We have more concern with two other matters. First, the statement that the practitioner “can help you when others can’t” is precisely the sort of comparative claim that is prohibited by Comment 2 and Rule 7.1(a)(2), since it is incapable of substantiation. Second, practitioner’s claim that he “can help YOU” is also misleading, since there is no way that such a claim can be accurate in the abstract and the practitioner cannot know whether or not he can help any client until some facts are known about the client’s case.3
Whether the proposed advertisement is misleading in any other way, this Committee has no way of knowing.
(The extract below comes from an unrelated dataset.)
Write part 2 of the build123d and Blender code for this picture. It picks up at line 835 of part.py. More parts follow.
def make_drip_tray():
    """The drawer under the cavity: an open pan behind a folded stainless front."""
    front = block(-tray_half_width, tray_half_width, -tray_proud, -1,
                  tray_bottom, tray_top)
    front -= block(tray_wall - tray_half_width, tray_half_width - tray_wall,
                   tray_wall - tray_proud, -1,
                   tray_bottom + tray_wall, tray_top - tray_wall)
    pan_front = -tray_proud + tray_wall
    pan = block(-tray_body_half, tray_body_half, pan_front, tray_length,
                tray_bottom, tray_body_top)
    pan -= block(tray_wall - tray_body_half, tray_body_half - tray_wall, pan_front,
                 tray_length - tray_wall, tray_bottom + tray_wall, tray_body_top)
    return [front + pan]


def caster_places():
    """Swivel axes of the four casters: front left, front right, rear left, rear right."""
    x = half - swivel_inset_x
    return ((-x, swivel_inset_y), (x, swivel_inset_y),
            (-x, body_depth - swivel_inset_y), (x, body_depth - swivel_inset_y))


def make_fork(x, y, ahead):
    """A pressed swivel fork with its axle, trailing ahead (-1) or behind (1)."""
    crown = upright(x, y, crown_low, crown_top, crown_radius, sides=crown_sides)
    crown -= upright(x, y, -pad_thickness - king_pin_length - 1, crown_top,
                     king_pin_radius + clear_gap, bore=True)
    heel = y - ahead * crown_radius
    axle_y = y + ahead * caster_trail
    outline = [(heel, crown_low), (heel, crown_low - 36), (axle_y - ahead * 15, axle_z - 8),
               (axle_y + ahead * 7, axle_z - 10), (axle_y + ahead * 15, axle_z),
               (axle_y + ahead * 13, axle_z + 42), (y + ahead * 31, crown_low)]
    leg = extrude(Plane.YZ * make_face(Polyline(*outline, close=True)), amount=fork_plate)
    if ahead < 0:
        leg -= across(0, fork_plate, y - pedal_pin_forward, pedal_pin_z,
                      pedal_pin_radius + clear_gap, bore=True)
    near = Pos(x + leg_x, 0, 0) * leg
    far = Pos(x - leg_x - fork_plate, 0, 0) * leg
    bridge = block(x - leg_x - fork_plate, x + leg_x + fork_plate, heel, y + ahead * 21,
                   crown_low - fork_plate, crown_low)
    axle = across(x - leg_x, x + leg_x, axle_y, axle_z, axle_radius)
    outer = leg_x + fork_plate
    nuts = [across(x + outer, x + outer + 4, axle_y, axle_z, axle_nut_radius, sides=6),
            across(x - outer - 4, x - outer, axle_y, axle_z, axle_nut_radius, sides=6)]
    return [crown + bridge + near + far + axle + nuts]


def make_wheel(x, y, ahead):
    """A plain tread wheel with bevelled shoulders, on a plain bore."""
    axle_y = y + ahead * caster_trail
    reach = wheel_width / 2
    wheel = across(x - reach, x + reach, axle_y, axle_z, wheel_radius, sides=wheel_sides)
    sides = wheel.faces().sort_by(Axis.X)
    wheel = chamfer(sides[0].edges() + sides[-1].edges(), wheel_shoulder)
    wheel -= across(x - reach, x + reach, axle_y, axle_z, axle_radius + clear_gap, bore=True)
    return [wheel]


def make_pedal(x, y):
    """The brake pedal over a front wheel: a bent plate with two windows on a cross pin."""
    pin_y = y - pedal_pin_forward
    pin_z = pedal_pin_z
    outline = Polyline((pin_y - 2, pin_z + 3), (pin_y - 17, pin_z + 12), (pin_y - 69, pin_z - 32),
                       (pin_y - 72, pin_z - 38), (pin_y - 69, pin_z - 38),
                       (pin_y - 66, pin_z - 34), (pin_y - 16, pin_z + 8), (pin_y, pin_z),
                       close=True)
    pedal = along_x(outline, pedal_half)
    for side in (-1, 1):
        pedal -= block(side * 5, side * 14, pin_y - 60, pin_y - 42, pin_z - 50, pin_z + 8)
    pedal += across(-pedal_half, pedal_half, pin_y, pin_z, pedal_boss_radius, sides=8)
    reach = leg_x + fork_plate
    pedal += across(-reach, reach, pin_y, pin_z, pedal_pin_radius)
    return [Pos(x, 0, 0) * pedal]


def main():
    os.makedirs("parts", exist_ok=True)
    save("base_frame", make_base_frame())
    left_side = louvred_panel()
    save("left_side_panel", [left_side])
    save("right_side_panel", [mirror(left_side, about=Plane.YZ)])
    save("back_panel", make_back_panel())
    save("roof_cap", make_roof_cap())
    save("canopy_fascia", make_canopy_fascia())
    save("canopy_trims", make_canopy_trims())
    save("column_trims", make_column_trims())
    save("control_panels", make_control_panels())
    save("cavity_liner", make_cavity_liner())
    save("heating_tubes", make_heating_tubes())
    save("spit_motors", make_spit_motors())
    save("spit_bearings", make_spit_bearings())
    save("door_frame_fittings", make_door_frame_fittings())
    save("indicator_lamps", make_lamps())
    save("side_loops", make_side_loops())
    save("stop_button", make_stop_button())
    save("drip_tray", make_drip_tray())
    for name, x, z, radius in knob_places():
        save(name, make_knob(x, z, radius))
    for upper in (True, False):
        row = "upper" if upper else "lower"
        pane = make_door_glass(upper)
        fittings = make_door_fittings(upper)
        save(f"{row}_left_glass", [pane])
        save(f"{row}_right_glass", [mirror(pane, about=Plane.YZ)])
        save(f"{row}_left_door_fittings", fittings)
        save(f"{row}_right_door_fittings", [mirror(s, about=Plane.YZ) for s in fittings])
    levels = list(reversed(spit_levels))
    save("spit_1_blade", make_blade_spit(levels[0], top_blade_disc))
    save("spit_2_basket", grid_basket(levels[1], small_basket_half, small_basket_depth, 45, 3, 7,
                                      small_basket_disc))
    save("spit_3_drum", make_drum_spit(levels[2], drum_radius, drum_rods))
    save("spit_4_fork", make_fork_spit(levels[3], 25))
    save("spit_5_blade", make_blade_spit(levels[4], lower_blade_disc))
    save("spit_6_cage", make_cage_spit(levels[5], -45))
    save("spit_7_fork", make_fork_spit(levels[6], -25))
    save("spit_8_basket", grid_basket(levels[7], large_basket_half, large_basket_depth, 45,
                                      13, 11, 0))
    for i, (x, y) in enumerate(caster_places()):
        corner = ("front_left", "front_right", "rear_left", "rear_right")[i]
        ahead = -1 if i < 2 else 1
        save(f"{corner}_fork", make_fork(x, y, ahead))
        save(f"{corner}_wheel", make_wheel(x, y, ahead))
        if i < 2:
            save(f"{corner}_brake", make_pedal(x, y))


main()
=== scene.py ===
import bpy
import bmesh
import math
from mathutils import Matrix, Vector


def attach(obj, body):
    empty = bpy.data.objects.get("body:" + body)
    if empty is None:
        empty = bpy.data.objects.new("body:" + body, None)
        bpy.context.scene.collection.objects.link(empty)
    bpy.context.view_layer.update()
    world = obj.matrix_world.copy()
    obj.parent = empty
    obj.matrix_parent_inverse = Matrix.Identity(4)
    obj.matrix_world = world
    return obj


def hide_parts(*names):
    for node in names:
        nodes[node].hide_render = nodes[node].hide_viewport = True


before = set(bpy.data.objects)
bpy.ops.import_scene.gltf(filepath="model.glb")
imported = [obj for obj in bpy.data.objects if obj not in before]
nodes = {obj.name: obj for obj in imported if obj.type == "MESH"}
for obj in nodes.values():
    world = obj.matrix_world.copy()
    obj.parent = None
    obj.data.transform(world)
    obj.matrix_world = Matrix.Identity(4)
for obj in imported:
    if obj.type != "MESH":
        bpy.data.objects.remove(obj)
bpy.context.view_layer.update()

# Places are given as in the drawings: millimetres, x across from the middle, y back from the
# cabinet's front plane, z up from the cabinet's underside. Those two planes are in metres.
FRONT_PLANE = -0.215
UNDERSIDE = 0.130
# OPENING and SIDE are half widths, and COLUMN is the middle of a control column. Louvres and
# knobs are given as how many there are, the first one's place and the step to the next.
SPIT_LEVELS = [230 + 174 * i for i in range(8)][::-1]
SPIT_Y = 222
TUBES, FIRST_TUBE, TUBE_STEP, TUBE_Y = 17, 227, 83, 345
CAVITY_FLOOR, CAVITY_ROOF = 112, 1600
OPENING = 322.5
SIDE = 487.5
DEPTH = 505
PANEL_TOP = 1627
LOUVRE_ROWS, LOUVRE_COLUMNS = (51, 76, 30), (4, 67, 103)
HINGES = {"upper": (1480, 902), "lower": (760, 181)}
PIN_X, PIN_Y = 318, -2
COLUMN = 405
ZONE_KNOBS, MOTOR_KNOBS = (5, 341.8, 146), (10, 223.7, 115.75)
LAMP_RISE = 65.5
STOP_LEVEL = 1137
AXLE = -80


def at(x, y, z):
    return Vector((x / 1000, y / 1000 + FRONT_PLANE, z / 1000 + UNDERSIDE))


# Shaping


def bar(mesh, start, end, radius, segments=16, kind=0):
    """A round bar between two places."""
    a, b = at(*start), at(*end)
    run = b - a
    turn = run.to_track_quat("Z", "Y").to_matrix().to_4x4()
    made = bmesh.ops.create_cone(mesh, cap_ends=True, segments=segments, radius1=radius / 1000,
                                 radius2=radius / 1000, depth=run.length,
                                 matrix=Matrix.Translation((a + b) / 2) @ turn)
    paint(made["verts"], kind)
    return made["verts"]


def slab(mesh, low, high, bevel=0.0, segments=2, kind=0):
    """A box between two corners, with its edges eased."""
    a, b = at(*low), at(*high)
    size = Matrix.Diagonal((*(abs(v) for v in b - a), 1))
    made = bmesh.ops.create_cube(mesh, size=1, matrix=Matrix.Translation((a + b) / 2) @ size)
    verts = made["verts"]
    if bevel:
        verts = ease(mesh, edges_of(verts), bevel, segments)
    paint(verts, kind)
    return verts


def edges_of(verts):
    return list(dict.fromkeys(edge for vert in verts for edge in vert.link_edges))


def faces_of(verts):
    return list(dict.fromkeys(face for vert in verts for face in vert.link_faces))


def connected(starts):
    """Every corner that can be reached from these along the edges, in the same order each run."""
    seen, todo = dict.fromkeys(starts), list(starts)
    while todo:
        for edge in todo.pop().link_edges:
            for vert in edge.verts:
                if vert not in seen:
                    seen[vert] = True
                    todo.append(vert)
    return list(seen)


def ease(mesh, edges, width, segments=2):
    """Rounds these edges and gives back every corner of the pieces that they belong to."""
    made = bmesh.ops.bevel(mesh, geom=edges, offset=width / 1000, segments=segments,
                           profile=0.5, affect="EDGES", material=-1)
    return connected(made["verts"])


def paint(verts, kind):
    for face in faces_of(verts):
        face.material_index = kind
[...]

Here, we have no facts—hypothetical or real—concerning consumers’ reactions to claims made in the ad, and we have no process by which we can ascertain whether the statements made in the advertisement are accurate or whether the public to which this advertisement is directed will be mislead in any material manner by the advertisement,4 In the absence of specific proof that consumers would be mislead by the advertisement, it would be folly for this Committee to venture further guidance. Cf., e.g., Ibanez v. Florida Department of Business and Professional Regulation, ___ U.S. ___, No. 93-639, slip op. at (June 13, 1994) (to regulate commercial speech, state must demonstrate that its concerns about such speech are “real and that its restriction will in fact alleviate them to a material degree,” quoting Edenfield v. Fane, 507 U.S. ___, slip op. at 9).
1. Similarly, we assume that the practitioner’s claim to be “nationally known” can be documented.
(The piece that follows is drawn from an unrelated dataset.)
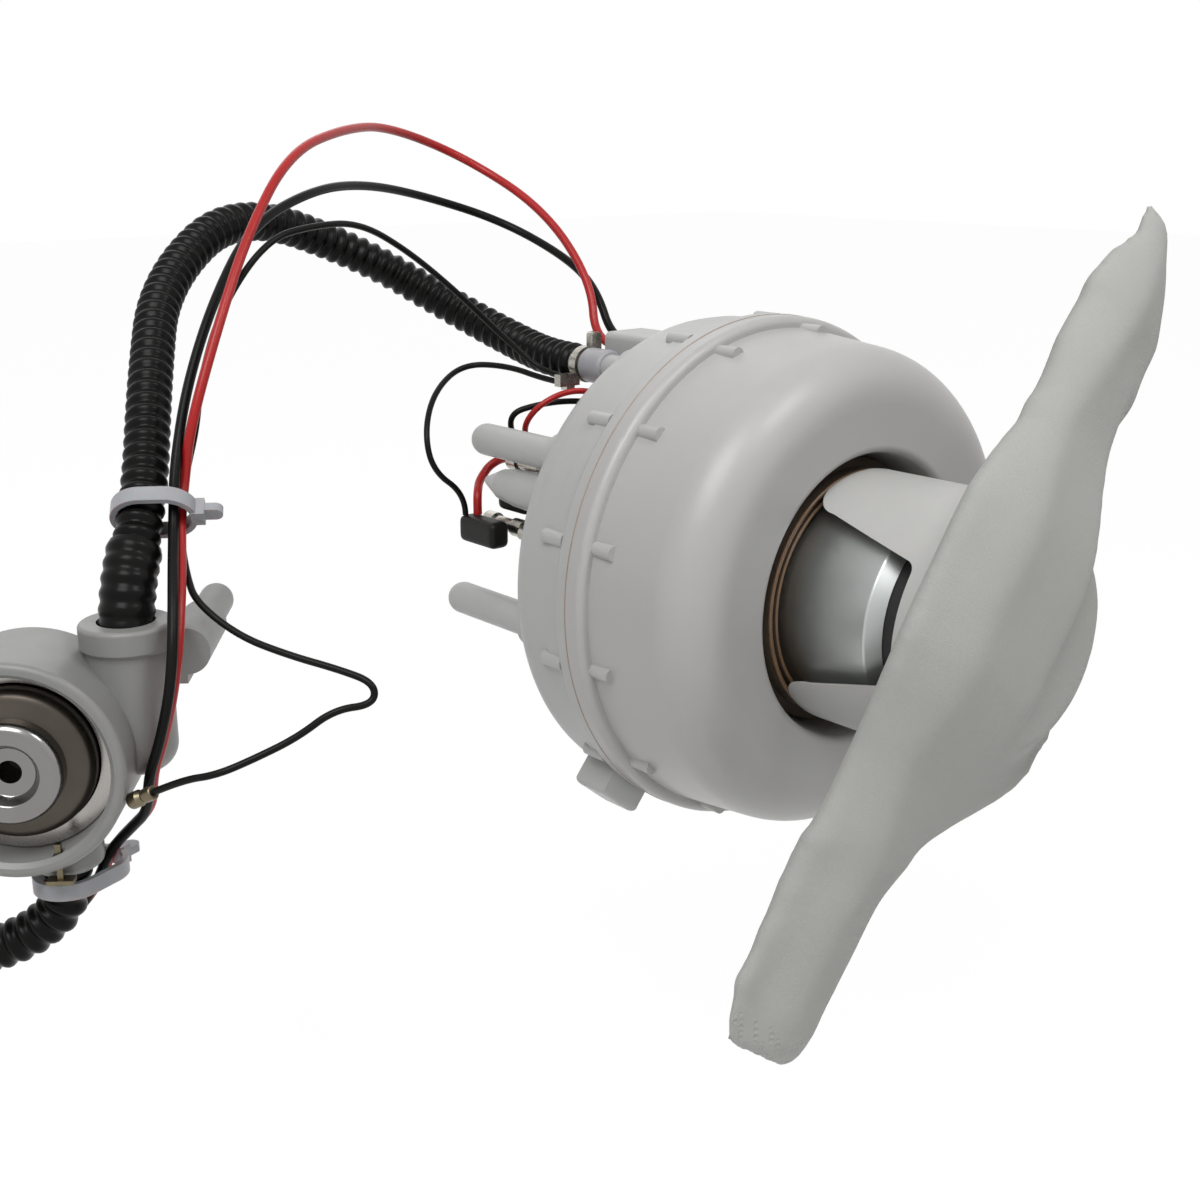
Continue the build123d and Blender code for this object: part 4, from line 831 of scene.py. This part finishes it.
@dataclass
class RingedTube:
    """A hose whose wall is folded into rings, swept along a route."""

    route: Route
    crest: float
    valley: float
    pitch: float
    per_ring: int = 8
    sides: int = 28
    sharpness: float = 0.75
    mend_gap: float = 1e-7
    soft_angle: float = 80.0
    least_side: float = 0.1

    def sweep(self, name: str) -> tuple[Piece, list[list[float]]]:
        """Sweeps the rings along points read from the route's spline.

        Args:
            name: The piece's name.

        Returns:
            The mesh object and the points that it follows.
        """
        line = self.route.line()
        runs = np.linalg.norm(np.diff(line, axis=0), axis=1)
        travelled = np.concatenate(([0.0], np.cumsum(runs)))
        length = travelled[-1]
        count = int(length / (self.pitch * MM) * self.per_ring)
        stations = np.linspace(0.0, length, count + 1)
        spots = np.stack([np.interp(stations, travelled, line[:, axis]) for axis in range(3)], 1)
        along = np.gradient(spots, axis=0)
        along /= np.linalg.norm(along, axis=1)[:, None]
        phase = 2 * math.pi * stations / (self.pitch * MM)
        fold = (0.5 - 0.5 * np.cos(phase)) ** self.sharpness
        radius = (self.valley + (self.crest - self.valley) * fold) * MM
        vertices, faces = self._skin(spots, along, radius)
        mesh = bpy.data.meshes.new(name)
        mesh.from_pydata(vertices, [], faces)
        mesh.update()
        piece = Hand.place(name, mesh)
        Hand.mend(piece, self.mend_gap)
        Hand.soften(piece, self.soft_angle)
        return piece, line.tolist()

    def _skin(self, spots: Array, along: Array, radius: Array
              ) -> tuple[list[list[float]], list[tuple[int, ...]]]:
        """Rings of vertices and the faces between them, with both ends closed.

        Args:
            spots: Centre of each ring.
            along: Direction of the hose at each ring.
            radius: Radius of each ring.

        Returns:
            Vertices and faces.
        """
        side = np.cross(along[0], (0.0, 0.0, 1.0))
        if np.linalg.norm(side) < self.least_side:
            side = np.cross(along[0], (1.0, 0.0, 0.0))
        turns = np.arange(self.sides) * 2 * math.pi / self.sides
        rings = []
        for centre, axis, size in zip(spots, along, radius):
            side = side - axis * np.dot(side, axis)
            side /= np.linalg.norm(side)
            across = np.cross(axis, side)
            circle = np.outer(np.cos(turns), side) + np.outer(np.sin(turns), across)
            rings.append(centre + size * circle)
        total = len(spots)
        faces = []
        for ring in range(total - 1):
            first = ring * self.sides
            for step in range(self.sides):
                other = (step + 1) % self.sides
                faces.append((first + step, first + other,
                              first + self.sides + other, first + self.sides + step))
        faces.append(tuple(reversed(range(self.sides))))
        faces.append(tuple(range((total - 1) * self.sides, total * self.sides)))
        return np.concatenate(rings).tolist(), faces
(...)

2. “Advertisements comparing the lawyer’s services with those of other lawyers are false or misleading if the claims made cannot be substantiated.”
3. In reaching the conclusion that this advertisement violates Rule 7.1(a)(2) and is therefore prohibited, the Committee takes no position on whether Rule 7.1(a)(2) is itself constitutional as so applied.
4. Under this Committee’s charter from the Bar, we are to decide cases on hypothetical facts and, accordingly, this Committee has no factfinding authority or procedures. See Rule E-4 of the Rules of the Legal Ethics Committee of the District of Columbia Bar.